More complicatedly, Richie and Margot are in love. This love is taboo, because they are legally siblings. Margot was adopted, so there is nothing biologically making their romantic attachment incestuous, but their having grown up as siblings makes their connection less acceptable. As hard as they try to fight it, however, the couple shares a pure and genuine attachment to one another. Their love is too strong for them to simply ignore it, and they eventually give in to it by the end, with the blessing of the people around them. In spite of the dark complications swirling around many of the attachments in the film, love is a major theme.
Depression
All of the children in The Royal Tenenbaums are depressed. Chas is anxious and in mourning about his wife's death, Richie suffered a horrible tennis failure and has secluded himself in the middle of the ocean, and Margot does nothing but smoke cigarettes and watch television. The fallout from their promising youths becomes adult depression in the Tenenbaum children. A melancholy shade hangs over nearly all their interactions, a kind of limp deadpan delivery that seems like depression.

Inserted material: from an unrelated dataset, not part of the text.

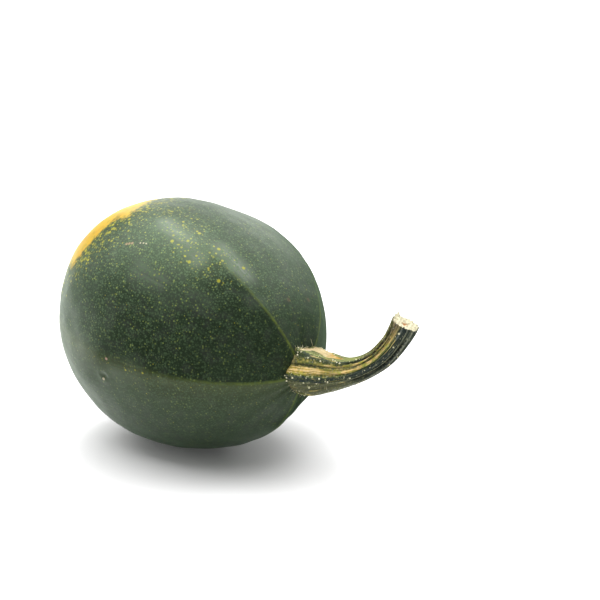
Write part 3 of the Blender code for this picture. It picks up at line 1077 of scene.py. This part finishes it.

One of the climactic moments of the film is when Richie learns that Margot has been having a number of affairs. He goes in the bathroom, cuts off all his hair and then attempts suicide by slitting his wrists. It is a shocking and gruesome display of self harm, and the event seems to take all of the instances of depression in the film and give them a moment of catharsis. He is rushed to the hospital and survives, and the act seems to create some kind of unity and connection around the isolating feelings of sadness felt by all of the Tenenbaums.
Homecoming
Early on in the film, Chas becomes so paranoid about the safety of his own home that he decides to move himself and his two sons into his childhood home. Jealous that Chas is able to do so, Margot comes home as well. In a strange regressive chain, the two Tenenbaum children return to their childhood rooms, perfectly preserved as though they have never left.
In order to escape homelessness, Royal Tenenbaum devises a lie that he is dying of stomach cancer. By pretending to be terminally ill, Royal manages to gather his family around him and snag a room in his old home. At the news of his father's "illness," Richie returns home as well, and for the first time in 22 years, all of the Tenenbaums are under one roof. Thus a major theme of the film is homecoming, not just in the physical sense, but also a return to childhood, to the past, to the preserved family unit.
Redemption
Ultimately, the film is a redemption narrative, in that by the end, Royal has made amends with his family, even if he hasn't changed very much. He shows up for Richie when Richie asks his advice about Margot, he apologizes to Henry for giving him such a hard time, and he reconciles with Chas. While he hasn't necessarily become a markedly better person, he has redeemed himself in the eyes of his family members and figured out how to be more accountable to them.
More broadly, it is a redemption narrative for all the characters. By the end, Chas becomes less fearful, Margot has a play produced, and Richie begins to teach tennis. All of the Tenenbaums learn to integrate themselves more healthily with the world around them, to repent for past mistakes and neuroses, and to find some level of peace.